Professor Jihyun Kim in the lab.

“Don’t bring a negative attitude [to what you’re doing] – you’ll be the one to lose out. Have a positive outlook!”

It certainly takes a specialist to see potential in biowaste: an expert like Guttman’s Assistant Professor of Science Dr. Jihyun Kim, who has a Ph.D. in Organometallic Chemistry from Georgetown University and over 20 years of experience in research and teaching. In fact, she and Dr. Lawrence Pratt from Medgar Evers College, CUNY, were awarded a three-year National Science Foundation grant toward the development of a new biofuel from a mixture of brown grease and waste plastics. Student participants in the CUNY Research Scholar Program work under Dr. Kim’s guidance to transform brown grease – not cooking oil, she emphasizes – into biofuel. “We collect this fat in the wastewater and then we isolate only the fat.” Using lab space and equipment at the CUNY Advanced Research Science Center, “we heat it up to 400 degrees Celsius and convert it to green fuel.”

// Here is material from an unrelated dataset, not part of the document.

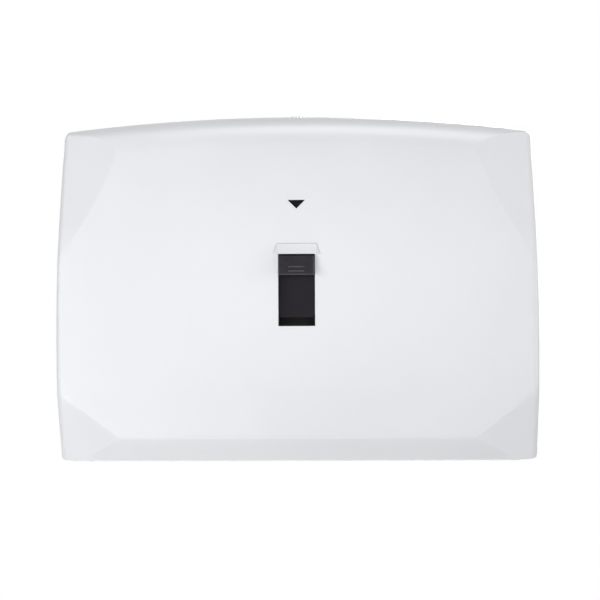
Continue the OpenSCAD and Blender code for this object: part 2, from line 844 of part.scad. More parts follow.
// Clips on the ends of the rod
module rod_clips() {
  clip_x = lug_x + lug_w / 2 + 0.1;
  color("gray") both_sides() difference() {
    bar_x(rod_r + 1.8, clip_x, clip_x + clip_t, -rod_d, rod_z);
    bar_x(rod_r + seat, clip_x - 1, clip_x + clip_t + 1, -rod_d, rod_z);
  }
}

// Flap on its rod, leaning out as it does with no pack behind the cover
module pressure_flap() {
  front = 1;
  back = front + flap_t;
  top = -12;
  knuckle_x0 = knuckle_x - knuckle_w / 2;
  knuckle_x1 = knuckle_x + knuckle_w / 2;
  color("whitesmoke") translate([0, -rod_d, rod_z]) rotate([-flap_lean, 0, 0]) difference() {
    union() {
      block([-flap_w / 2, front, -flap_h], [flap_w / 2, back, top]);
      both_sides() {
        for (x = [flap_w / 6, flap_w / 2 - 6])
          block([x - 1, front + flap_t / 2, -flap_h + 6], [x + 1, back + 1.4, top - 2]);
        bar_x(knuckle_r, knuckle_x0, knuckle_x1, 0, 0);
        block([knuckle_x0, front, top - 4], [knuckle_x1, back + 1, 0]);
      }
    }
    both_sides() bar_x(rod_r + run, knuckle_x0 - 1, knuckle_x1 + 1, 0, 0);
  }
}

// Lowers a piece so that the origin is the middle of the wall screws
module placed() {
  translate([0, 0, -screw_mid_z]) children();
}

placed() back_plate();
placed() front_cover();
placed() mirror([1, 0, 0]) hinge_pin();  // hinge_pin_left
placed() hinge_pin();  // hinge_pin_right
placed() lock_barrel();
placed() lock_nut();
placed() lock_plug();
placed() lock_cam();
placed() cam_screw();
placed() lock_strike();
placed() strike_screws();
placed() slide_track();
placed() track_screws();
placed() slide_carriage();
placed() lever_button();
placed() foot_block();
placed() feed_pad();
placed() foot_screw();
placed() return_spring(-1);  // return_spring_left
placed() return_spring(1);  // return_spring_right
placed() press_spring(-1);  // press_spring_left
placed() press_spring(1);  // press_spring_right
placed() pressure_flap();
placed() flap_rod();
placed() rod_clips();
placed() flap_spring(-1);  // flap_spring_left
placed() flap_spring(1);  // flap_spring_right
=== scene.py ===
# %% [markdown]
# # A wall dispenser for paper seat covers
# The real object is a white moulded cover on a flat wall plate. A black finger button in the
# middle presses in and slides down, and a rubber pad behind it drags one paper cover out of the
# gap at the bottom. The solids of every piece come from the CAD model, which is loaded first and
# stays as it is. This lesson dresses them: the cover is laid again with soft creases, edges are
# rounded as a mould or a press rounds them, the springs are wound, and each material gets its grain.

# %% Load the CAD model
import math

import bpy
import numpy as np
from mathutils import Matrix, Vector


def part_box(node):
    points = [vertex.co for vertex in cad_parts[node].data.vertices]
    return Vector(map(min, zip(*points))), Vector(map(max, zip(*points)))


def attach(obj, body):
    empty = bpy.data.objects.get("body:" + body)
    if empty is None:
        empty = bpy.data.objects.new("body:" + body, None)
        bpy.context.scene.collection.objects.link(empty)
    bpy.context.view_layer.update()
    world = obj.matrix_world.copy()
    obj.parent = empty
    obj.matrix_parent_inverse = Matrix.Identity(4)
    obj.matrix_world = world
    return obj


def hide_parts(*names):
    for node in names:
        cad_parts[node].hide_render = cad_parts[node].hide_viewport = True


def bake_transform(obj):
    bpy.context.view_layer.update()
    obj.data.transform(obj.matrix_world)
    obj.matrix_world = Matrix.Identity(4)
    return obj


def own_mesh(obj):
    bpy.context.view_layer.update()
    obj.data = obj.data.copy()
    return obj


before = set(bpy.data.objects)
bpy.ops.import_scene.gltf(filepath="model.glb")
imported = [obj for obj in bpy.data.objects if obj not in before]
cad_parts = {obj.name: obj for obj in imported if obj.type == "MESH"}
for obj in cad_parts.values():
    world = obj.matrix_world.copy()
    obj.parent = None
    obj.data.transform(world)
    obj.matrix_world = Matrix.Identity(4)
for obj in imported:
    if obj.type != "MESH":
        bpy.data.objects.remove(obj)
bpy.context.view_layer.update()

# %% [markdown]
# ## The camera, the light and the floor
# The photograph was taken from far away, level with the middle of the cover, on a white ground.
# A long lens does the same here. Large soft panels stand in front, above, below and to the right,
# and two small ones close by on the left, so the face is brightest there and the faces that look
# up, down or right come out a little darker. One more lights the wall plate from behind. The white
# room shows in the lens and in reflections but gives little light, so the shading stays.
# The floor ends before the lens can see it, because the object hangs high above it.

# %% Camera
SENSOR = 36.0
FOCAL_PX, PHOTO_PX = 2782.0, 600.0
SHIFT_PX = (0.9, -11.2)
FAR, EYE_Z = 2.6, 0.008
YAW, ROLL = math.radians(1.64), math.radians(0.28)

camera_data = bpy.data.cameras.new("camera")
camera_data.sensor_width = SENSOR
camera_data.lens = SENSOR * FOCAL_PX / PHOTO_PX
camera_data.shift_x = SHIFT_PX[0] / PHOTO_PX
camera_data.shift_y = SHIFT_PX[1] / PHOTO_PX
camera = bpy.data.objects.new("camera", camera_data)
camera.location = (FAR * math.sin(YAW), -FAR * math.cos(YAW), EYE_Z)
camera.rotation_euler = (math.radians(90), ROLL, YAW)
bpy.context.scene.collection.objects.link(camera)
bpy.context.scene.camera = camera
print("lens", round(camera_data.lens, 1), "mm")

# %% Soft panels
def soft_panel(name, place, size, power):
    """A square area light at a place, facing the object."""
    bpy.ops.object.light_add(type="AREA", location=place)
    lamp = bpy.context.object
    lamp.name = name
    lamp.data.shape = "SQUARE"
    lamp.data.size = size
    lamp.data.energy = power
    lamp.rotation_euler = lamp.location.to_track_quat("Z", "Y").to_euler()
    return lamp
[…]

In a related project, Dr. Kim has found a way to repurpose the copious waste collected during the production of Greek-style yogurt. Once extracted from the refuse, nanomaterials called carbon quantum dots can be used for bioimaging, among a wide range of practical applications in scientific research. “Converting any biomass, biowaste to an important material you can use in science” is critical to “how we handle this environmental issue,” Dr. Kim explains. “The goal is to convert trash to treasure.”

While Dr. Kim works with students in the Liberal Arts and Sciences Program’s Science Concentration on applied research, her Introduction to Chemistry courses are geared for non-Science majors, who may fear the subject or perceive it as irrelevant. Dr. Kim rises to the challenge of engaging this audience by revamping her materials and methods of delivery “semester in, semester out” and developing inquiry-guided lab activities and experiential learning assignments. When studying the chemistry of water, students take a guided tour of the Newtown Creek Wastewater Treatment Plant. Viewing the facility connects often esoteric chemical processes with something as familiar as water. Characterizing non-Science majors in her classes as “public advocates” for communicating the importance of chemistry in daily life, Dr. Kim involves them in outreach. Each year during the fall semester, they join in commemorating the basic measuring unit in chemistry – the mole, Avogadro’s Number (6.02 x 1023) – at the Hall of Science in Queens. Through such stimulating opportunities, Dr. Kim urges her students to “open your heart and mind to what you’re learning.”